Data listing:
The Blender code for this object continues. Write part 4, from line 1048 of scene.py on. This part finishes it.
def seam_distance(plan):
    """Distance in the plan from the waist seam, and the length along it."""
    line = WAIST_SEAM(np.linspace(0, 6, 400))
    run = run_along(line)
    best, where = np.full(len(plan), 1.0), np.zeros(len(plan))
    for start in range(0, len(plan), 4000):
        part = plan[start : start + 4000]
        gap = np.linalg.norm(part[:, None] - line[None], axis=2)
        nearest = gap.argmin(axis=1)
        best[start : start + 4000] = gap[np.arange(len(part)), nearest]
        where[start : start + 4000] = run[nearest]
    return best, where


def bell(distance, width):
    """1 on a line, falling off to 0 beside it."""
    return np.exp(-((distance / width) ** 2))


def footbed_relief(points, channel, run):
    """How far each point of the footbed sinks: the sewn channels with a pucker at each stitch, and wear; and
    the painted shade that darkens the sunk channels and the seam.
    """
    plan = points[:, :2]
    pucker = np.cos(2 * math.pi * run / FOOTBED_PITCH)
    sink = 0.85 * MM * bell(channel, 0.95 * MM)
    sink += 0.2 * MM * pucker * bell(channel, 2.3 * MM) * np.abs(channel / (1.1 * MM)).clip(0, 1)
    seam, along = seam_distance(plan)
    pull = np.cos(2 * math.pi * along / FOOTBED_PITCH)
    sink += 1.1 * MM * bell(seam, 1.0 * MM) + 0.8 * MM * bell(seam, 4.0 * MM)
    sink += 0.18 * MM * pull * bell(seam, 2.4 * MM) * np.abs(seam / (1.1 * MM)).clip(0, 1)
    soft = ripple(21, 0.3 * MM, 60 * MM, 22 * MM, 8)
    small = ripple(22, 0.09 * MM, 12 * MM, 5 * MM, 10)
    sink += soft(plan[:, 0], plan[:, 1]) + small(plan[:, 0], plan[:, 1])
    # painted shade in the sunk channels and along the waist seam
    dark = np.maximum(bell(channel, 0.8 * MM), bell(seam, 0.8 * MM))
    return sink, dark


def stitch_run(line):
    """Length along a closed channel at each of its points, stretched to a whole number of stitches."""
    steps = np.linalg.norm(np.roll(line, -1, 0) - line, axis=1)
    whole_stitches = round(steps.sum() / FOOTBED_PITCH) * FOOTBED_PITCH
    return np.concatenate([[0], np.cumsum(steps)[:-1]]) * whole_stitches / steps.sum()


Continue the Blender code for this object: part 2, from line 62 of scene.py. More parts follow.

To do: Transcribe the entire listing above precisely.

Exercise response:
The Blender code for this object continues. Write part 4, from line 1048 of scene.py on. This part finishes it.
def seam_distance(plan):
    """Distance in the plan from the waist seam, and the length along it."""
    line = WAIST_SEAM(np.linspace(0, 6, 400))
    run = run_along(line)
    best, where = np.full(len(plan), 1.0), np.zeros(len(plan))
    for start in range(0, len(plan), 4000):
        part = plan[start : start + 4000]
        gap = np.linalg.norm(part[:, None] - line[None], axis=2)
        nearest = gap.argmin(axis=1)
        best[start : start + 4000] = gap[np.arange(len(part)), nearest]
        where[start : start + 4000] = run[nearest]
    return best, where


def bell(distance, width):
    """1 on a line, falling off to 0 beside it."""
    return np.exp(-((distance / width) ** 2))


def footbed_relief(points, channel, run):
    """How far each point of the footbed sinks: the sewn channels with a pucker at each stitch, and wear; and
    the painted shade that darkens the sunk channels and the seam.
    """
    plan = points[:, :2]
    pucker = np.cos(2 * math.pi * run / FOOTBED_PITCH)
    sink = 0.85 * MM * bell(channel, 0.95 * MM)
    sink += 0.2 * MM * pucker * bell(channel, 2.3 * MM) * np.abs(channel / (1.1 * MM)).clip(0, 1)
    seam, along = seam_distance(plan)
    pull = np.cos(2 * math.pi * along / FOOTBED_PITCH)
    sink += 1.1 * MM * bell(seam, 1.0 * MM) + 0.8 * MM * bell(seam, 4.0 * MM)
    sink += 0.18 * MM * pull * bell(seam, 2.4 * MM) * np.abs(seam / (1.1 * MM)).clip(0, 1)
    soft = ripple(21, 0.3 * MM, 60 * MM, 22 * MM, 8)
    small = ripple(22, 0.09 * MM, 12 * MM, 5 * MM, 10)
    sink += soft(plan[:, 0], plan[:, 1]) + small(plan[:, 0], plan[:, 1])
    # painted shade in the sunk channels and along the waist seam
    dark = np.maximum(bell(channel, 0.8 * MM), bell(seam, 0.8 * MM))
    return sink, dark


def stitch_run(line):
    """Length along a closed channel at each of its points, stretched to a whole number of stitches."""
    steps = np.linalg.norm(np.roll(line, -1, 0) - line, axis=1)
    whole_stitches = round(steps.sum() / FOOTBED_PITCH) * FOOTBED_PITCH
    return np.concatenate([[0], np.cumsum(steps)[:-1]]) * whole_stitches / steps.sum()


Continue the Blender code for this object: part 2, from line 62 of scene.py. More parts follow.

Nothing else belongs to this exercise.